Citigroup Inc (NYSE: C), one of the worst-hit banks during the financial crisis, reported a third consecutive quarterly profit as loan defaults slowed.
The third-largest bank by assets became the second major bank after JPMorgan Chase & Co., which reported a profit by dipping into funds set aside to cover bad loans.
Banks are confident that their customers will continue to make payments on mortgage debt and credit cards. In generally, there were 19 percent fewer consumers who were late by around 90 days on payments on credit cards.
The bank swung to a third-quarter profit of nearly $ 2.2 billion. It earned $ 2.6 billion, excluding an $ 800 million pre-tax loss on the sale of its student lending operations.

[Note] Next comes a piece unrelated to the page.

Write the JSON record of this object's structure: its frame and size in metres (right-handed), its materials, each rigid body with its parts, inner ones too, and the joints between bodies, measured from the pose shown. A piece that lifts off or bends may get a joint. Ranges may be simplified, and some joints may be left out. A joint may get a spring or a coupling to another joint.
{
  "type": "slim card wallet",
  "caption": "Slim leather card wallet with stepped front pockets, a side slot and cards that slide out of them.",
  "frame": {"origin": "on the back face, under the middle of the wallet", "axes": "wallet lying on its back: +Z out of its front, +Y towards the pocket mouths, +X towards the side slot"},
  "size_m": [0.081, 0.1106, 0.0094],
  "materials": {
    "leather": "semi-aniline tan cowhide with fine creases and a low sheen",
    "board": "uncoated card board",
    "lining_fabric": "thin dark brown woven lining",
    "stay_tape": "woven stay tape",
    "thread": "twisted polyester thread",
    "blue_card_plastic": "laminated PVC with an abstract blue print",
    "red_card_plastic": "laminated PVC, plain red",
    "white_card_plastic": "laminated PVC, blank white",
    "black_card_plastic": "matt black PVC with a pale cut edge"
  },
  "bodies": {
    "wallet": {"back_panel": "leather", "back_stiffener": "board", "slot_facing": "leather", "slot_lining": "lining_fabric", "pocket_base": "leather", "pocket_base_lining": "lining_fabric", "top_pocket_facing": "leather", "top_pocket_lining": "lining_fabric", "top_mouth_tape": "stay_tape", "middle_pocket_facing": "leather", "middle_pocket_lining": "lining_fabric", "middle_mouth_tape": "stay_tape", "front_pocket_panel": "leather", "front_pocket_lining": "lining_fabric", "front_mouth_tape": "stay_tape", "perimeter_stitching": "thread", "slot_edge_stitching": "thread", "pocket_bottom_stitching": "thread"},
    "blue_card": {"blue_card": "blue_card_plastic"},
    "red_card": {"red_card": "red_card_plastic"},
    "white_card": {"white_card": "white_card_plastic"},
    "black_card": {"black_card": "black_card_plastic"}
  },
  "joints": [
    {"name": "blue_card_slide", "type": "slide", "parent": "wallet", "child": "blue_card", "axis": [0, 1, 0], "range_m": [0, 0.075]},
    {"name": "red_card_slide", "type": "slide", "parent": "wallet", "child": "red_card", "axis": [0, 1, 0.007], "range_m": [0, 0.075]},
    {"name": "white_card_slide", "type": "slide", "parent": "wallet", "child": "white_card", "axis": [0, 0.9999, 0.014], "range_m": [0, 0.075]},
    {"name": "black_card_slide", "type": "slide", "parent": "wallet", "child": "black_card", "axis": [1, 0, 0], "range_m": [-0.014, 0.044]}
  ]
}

The profit came after it took back $ 1.97 billion which had been previously set aside for bad loans.
The bank has made a recovery from the worst of the losses which forced it to take three bailouts in 2008 and 2009. It received $ 45 billion in government aid. $ 25 billion given in October were converted to stock and additional $ 20 billion in Troubled Asset Relief Program funds were provided by the Treasury.
The bank gave Washington $ 27 billion of warrants and preferred shares in exchange of 90% cover of The Federal Reserve, The Federal Deposit Insurance Corporation, and Troubled Asset Relief Program.

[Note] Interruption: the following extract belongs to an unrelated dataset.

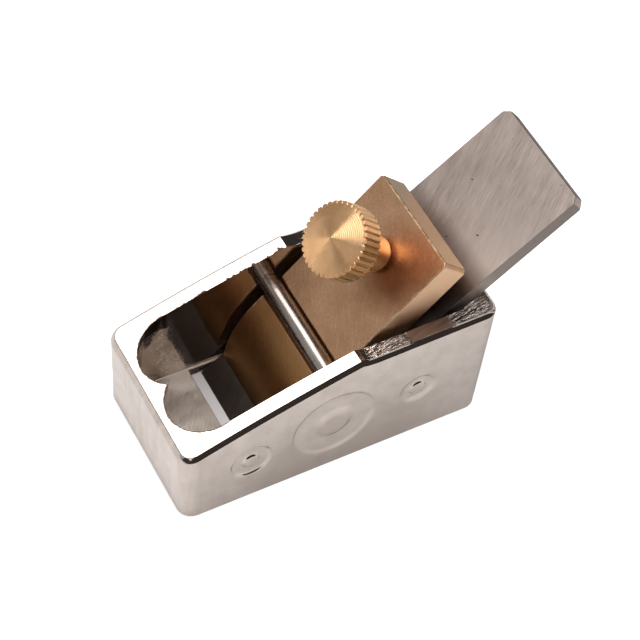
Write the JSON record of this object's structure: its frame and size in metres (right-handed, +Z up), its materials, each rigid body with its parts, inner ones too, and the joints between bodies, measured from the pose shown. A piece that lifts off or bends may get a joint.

At present, the government owns 12 percent and continues to reduce its ownership in Citigroup. It aims to sell off the whole stake by December.

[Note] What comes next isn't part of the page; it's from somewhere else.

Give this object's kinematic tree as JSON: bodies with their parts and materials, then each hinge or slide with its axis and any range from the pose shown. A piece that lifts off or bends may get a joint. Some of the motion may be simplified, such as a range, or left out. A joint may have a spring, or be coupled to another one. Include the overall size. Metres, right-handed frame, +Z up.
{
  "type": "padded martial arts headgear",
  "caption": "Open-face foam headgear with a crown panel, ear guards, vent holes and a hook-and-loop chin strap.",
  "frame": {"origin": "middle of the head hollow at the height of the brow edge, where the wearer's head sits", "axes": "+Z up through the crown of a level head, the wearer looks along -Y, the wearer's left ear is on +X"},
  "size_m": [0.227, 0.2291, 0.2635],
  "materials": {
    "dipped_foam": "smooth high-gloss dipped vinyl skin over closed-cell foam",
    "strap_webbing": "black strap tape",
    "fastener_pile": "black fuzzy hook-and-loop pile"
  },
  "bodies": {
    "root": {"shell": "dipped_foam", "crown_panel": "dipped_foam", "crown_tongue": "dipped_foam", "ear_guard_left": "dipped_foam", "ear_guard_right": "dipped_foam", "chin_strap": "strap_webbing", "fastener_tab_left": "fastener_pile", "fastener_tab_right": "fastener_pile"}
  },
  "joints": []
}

According to Citi\’s CEO Vikram Pandit, the company had put in place all the elements for continued profitability.
Although the bank saw improvement in its bottom line, its revenue still fell due to decline in borrowings. Citi gained revenues of $ 20.74 billion, 6% less than that of second quarter and 2% less than the period year-on-year. Losses from bad loans declined 30 percent during the quarter.
Growth of revenues from emerging markets helped the bank offset decline in revenues from North America and Europe.
Citi\’s shares surged 5.6 percent to $ 4.17.